Sometimes the visitors log demonstrates how money and power work together. Visitor Thomas Pritzker, Penny’s cousin, executive chairman of Hyatt Hotels and a reliable Democratic Party donor, is also a member of the board of the Center for Strategic and International Studies, a national defense and security consultancy.
Microsoft’s Allen financed the first private sub-orbital space mission and is now bankrolling a space project called Stratolaunch Systems. Is it any wonder that he could manage a White House visit with Brig. Gen. Julie A. Bentz, director of strategic capabilities policy for the president’s national security staff, or Groslyn Burton, a national security staff special assistant?
Much of the heavy traffic involving the powerful — is coordinated by staff members who work for something called the Office of Public Engagement. The department is stamped all over with the president’s mantra of the most open and participatory government in American history.
But while the stated goal of the office is to “coordinate opportunities for direct dialogue between the Obama Administration and the American public, while bringing new voices to the table and ensuring that everyone can participate and inform the work of the president,” even a quick survey of the visitors log demonstrates that much of its work entails bringing old and familiar voices to the table.
Or in the case of Valerie Jarrett rerouting those old and familiar voices to your table. Jarrett, listed as just another employee in the Engagement Office, took visits from White House guests 1,652 times.
Jarrett visited at the president’s invitation 41 times, comparable to the number of visits by Obama’s fours chiefs of staff, Rahm Emanuel, Pete Rouse, William Daley and Jack Lew.
Not surprisingly, one anonymous senior White House official told the New York Times in a story last month, “She is the single most influential person in the Obama White House.”
And yet this single most influential person does not show up once meeting with the president in a group of fewer than 14 people.
In his research for the Obama biography, Maraniss came across several important people confounded by Jarrett’s role, her lack of definable title. But mostly, her blockading decisions.
“I’m not sure what the strategy is for her as a buffer for the president,” Maraniss said. “But I can tell you that there is frustration and a feeling that as a liaison to the president, Valerie Jarrett is not particularly effective.”

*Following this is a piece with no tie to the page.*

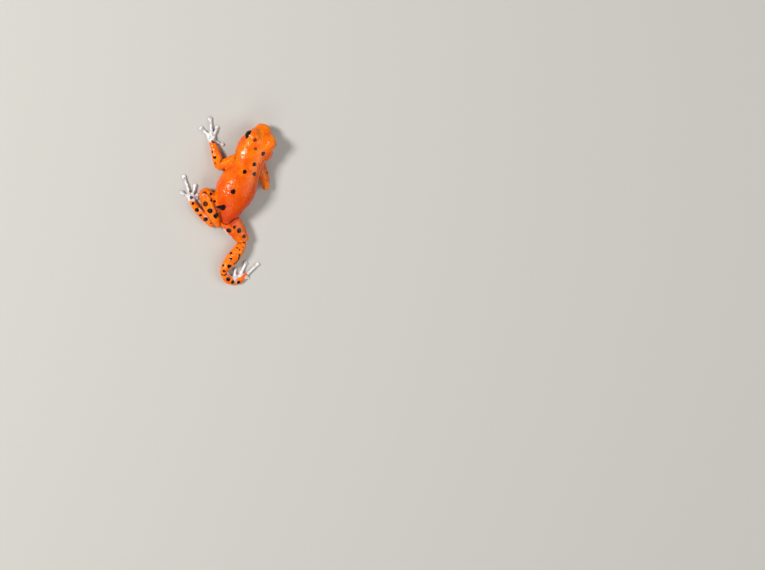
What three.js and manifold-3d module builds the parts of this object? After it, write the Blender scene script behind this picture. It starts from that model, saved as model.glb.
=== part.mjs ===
// A strawberry poison dart frog at life size, clinging low with its right hind leg stretched back.
// Millimetres, +Z up. The snout points along -Y and the frog's left side along +X. The floor is z = 0.
// The origin is the middle of the flat on which the belly rests.
import * as THREE from "three";
import { mergeVertices } from "three/addons/utils/BufferGeometryUtils.js";
import Module from "manifold-3d";

const wasm = await Module();
wasm.setup();

// Driving dimensions
const snoutVent = 20; // from the tip of the snout to the vent
const gap = 0.3; // between two neighbouring pieces
const eyeGap = 0.22; // between an eyeball and its socket
const bellyAhead = 7; // the origin's place, ahead of the vent
const bellyLeft = 1; // and to the left of it
const eyeRadius = 1.04;
const eyeApart = 2.12; // from the middle of the head to the middle of an eye
const eyeAhead = 16.98;
const eyeHeight = 3.5;
const fingerHalf = 0.3; // half the thickness of a finger or toe
const padHalf = 0.47; // half the width of the disc on its tip
const padThick = 0.3; // and half its thickness
const neckAhead = 13.3; // where the head parts from the torso

// Colours of the pieces
const skinOrange = { color: 0xf0560f, roughness: 0.35, metalness: 0 };
const skinPale = { color: 0xe9e6e4, roughness: 0.4, metalness: 0 };
const eyeBlack = { color: 0x0b0908, roughness: 0.08, metalness: 0 };

// A place measured from the vent: to the frog's left, ahead of the vent, and up from the floor
const at = (left, ahead, up) => new THREE.Vector3(left - bellyLeft, bellyAhead - ahead, up);

// A manifold-3d solid of a closed three.js geometry
function solid(geometry) {
  const bare = geometry.clone();
  bare.deleteAttribute("normal");
  bare.deleteAttribute("uv");
  const merged = mergeVertices(bare, 1e-4);
  return new wasm.Manifold(
    new wasm.Mesh({
      numProp: 3,
      vertProperties: new Float32Array(merged.attributes.position.array),
      triVerts: new Uint32Array(merged.index.array),
    }),
  );
}

// A named mesh of the largest closed surface in a solid
function meshOf(name, made, finish) {
  const largest = made.decompose().sort((a, b) => b.volume() - a.volume())[0];
  const data = largest.getMesh();
  const geometry = new THREE.BufferGeometry();
  geometry.setAttribute("position", new THREE.BufferAttribute(new Float32Array(data.vertProperties), 3));
  geometry.setIndex(new THREE.BufferAttribute(new Uint32Array(data.triVerts), 1));
  geometry.computeVertexNormals();
  const mesh = new THREE.Mesh(geometry, new THREE.MeshStandardMaterial(finish));
  mesh.name = name;
  return mesh;
}

// A closed skin over oval rings carried along a curve. A station has its centre, its half width to the side,
// and its height over and under the centre. Both ends are rounded off. grow makes the form larger all round.
function loft(stations, { around, steps, round = 3, startCap = 0.6, endCap = 0.6, power = 2, grow = 0 }) {
  const centres = new THREE.CatmullRomCurve3(stations.map((s) => s.centre), false, "catmullrom", 0.5);
  const girths = new THREE.CatmullRomCurve3(
    stations.map((s) => new THREE.Vector3(s.side, s.over, s.under)),
    false,
    "catmullrom",
    0.5,
  );
  const rings = [];
  const addRing = (centre, forward, girth, share) => {
    const side = new THREE.Vector3(0, 0, 1).cross(forward).normalize();
    const lift = forward.clone().cross(side).normalize();
    const ring = [];
    for (let k = 0; k < around; k++) {
      const angle = (2 * Math.PI * k) / around;
      const bend = (v) => Math.sign(v) * Math.abs(v) ** (2 / power);
      const height = Math.sin(angle) > 0 ? girth.y : girth.z;
      ring.push(
        centre
          .clone()
          .addScaledVector(side, bend(Math.cos(angle)) * (girth.x + grow) * share)
          .addScaledVector(lift, bend(Math.sin(angle)) * (height + grow) * share),
      );
    }
    rings.push(ring);
  };
  const ends = [0, 1].map((t) => ({
    centre: centres.getPoint(t),
    forward: centres.getTangent(t),
    girth: girths.getPoint(t),
  }));
  const capRing = ({ centre, forward, girth }, reach, turn) =>
    addRing(centre.clone().addScaledVector(forward, reach * Math.sin(turn)), forward, girth, Math.cos(turn));
  for (let j = round - 1; j > 0; j--) capRing(ends[0], -(startCap + grow), (Math.PI / 2) * (j / round));
  for (let i = 0; i <= steps; i++) {
    const t = i / steps;
    addRing(centres.getPoint(t), centres.getTangent(t), girths.getPoint(t), 1);
  }
  for (let j = 1; j < round; j++) capRing(ends[1], endCap + grow, (Math.PI / 2) * (j / round));
  const poles = [
    ends[0].centre.clone().addScaledVector(ends[0].forward, -(startCap + grow)),
    ends[1].centre.clone().addScaledVector(ends[1].forward, endCap + grow),
  ];
  const points = [...rings.flat(), ...poles];
  const index = [];
  for (let r = 0; r + 1 < rings.length; r++)
    for (let k = 0; k < around; k++) {
      const a = r * around + k;
      const b = r * around + ((k + 1) % around);
      index.push(a, b, a + around, b, b + around, a + around);
    }
  const last = (rings.length - 1) * around;
  const start = rings.length * around;
  for (let k = 0; k < around; k++) {
    const next = (k + 1) % around;
    index.push(start, next, k, start + 1, last + k, last + next);
  }
  const geometry = new THREE.BufferGeometry().setFromPoints(points);
  geometry.setIndex(index);
  return solid(geometry);
}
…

Whatever the log might suggest about the machinations of this administration or the internal workings of the president isn’t nearly as transparent as what it says about the inevitability of political influence.
“If there is any conclusion you can draw from the visitors logs it is that people sophisticated enough to have business with the government will have business with the government,” Fitton said. “The White House is only one vehicle to get things done.”